People often know what to say, and if they said it, there would be no problem. But if they write it down, and put the wrong spelling, it's an error.

Most recently, I got a congratulatory message from a co-worker that said "yea."

I'm fairly certain she meant "yay," because she finished with an exclamation point instead of "…though I walk through the valley…"

Yea = adv. yes (archaic)
Yay = interj. an exclamation of approval.

These are related, obviously, since they both indicate approval. But the first is formal, and only connotes agreement or affirmation. The second connotes excitement. Cheerleaders do not jump in the air and yell "yea, team." They yell "yay, team!"

A related word, "yeah," is pronounced differently but also connotes agreement.

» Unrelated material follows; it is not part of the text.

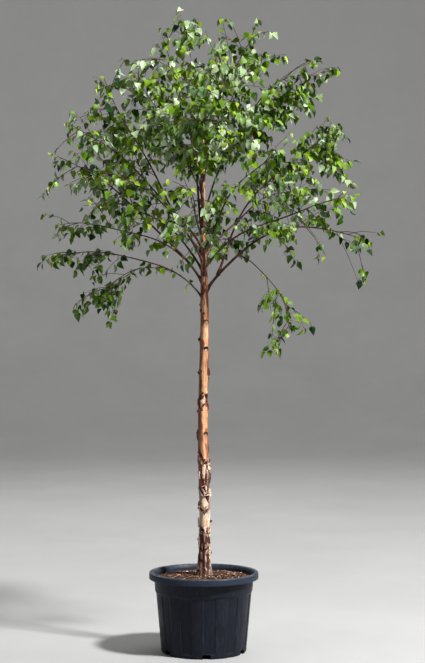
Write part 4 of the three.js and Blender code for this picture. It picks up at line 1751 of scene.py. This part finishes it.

Yeah, grammar geeks really do fret over whether you mean yay! or yea.

September 4, 2008

Spelling lesson from Pogo

The Republican Party has been getting on my nerves a bit this week, blasting out more than a dozen press releases a day from the convention, none of which are relevant to my day job.

But last night's missive "Remarks by Alaska Governor Sarah Palin" was a delight, and not just because of her amiable anecdotes about taking Alaska's "good-ol' boys network*" down a peg or two.

In addressing energy independence, her prepared text stated that a McCain/Palin administration would "…build more new-clear plants…." Later, there's a reference to "new-clear weapons."

Thank you, thank you, to the speechwriter clever enough to spell "nuclear" phonetically. Apparently I am not the only person sick to death of hearing people talk about "nuke-ya-lur" power.

I suppose that means I'm also not the only one who remembers the Walt Kelly comic Pogo, in which the denizens of the Okefenokee Swamp knew how to pronounce "nuclear" because their creator spelled it "new clear."

This mnemonic of Mr. Kelly's was well-used in Ms. Palin's text -- except that someone really should have corrected the phonetic version before it went to the media.

Oh, well. I appreciated the chance to reminisce about good ol' Pogo.

* — For a discussion about whether "good-ol' boys network" is an apt phrase, see Bill Walsh's Blogslot.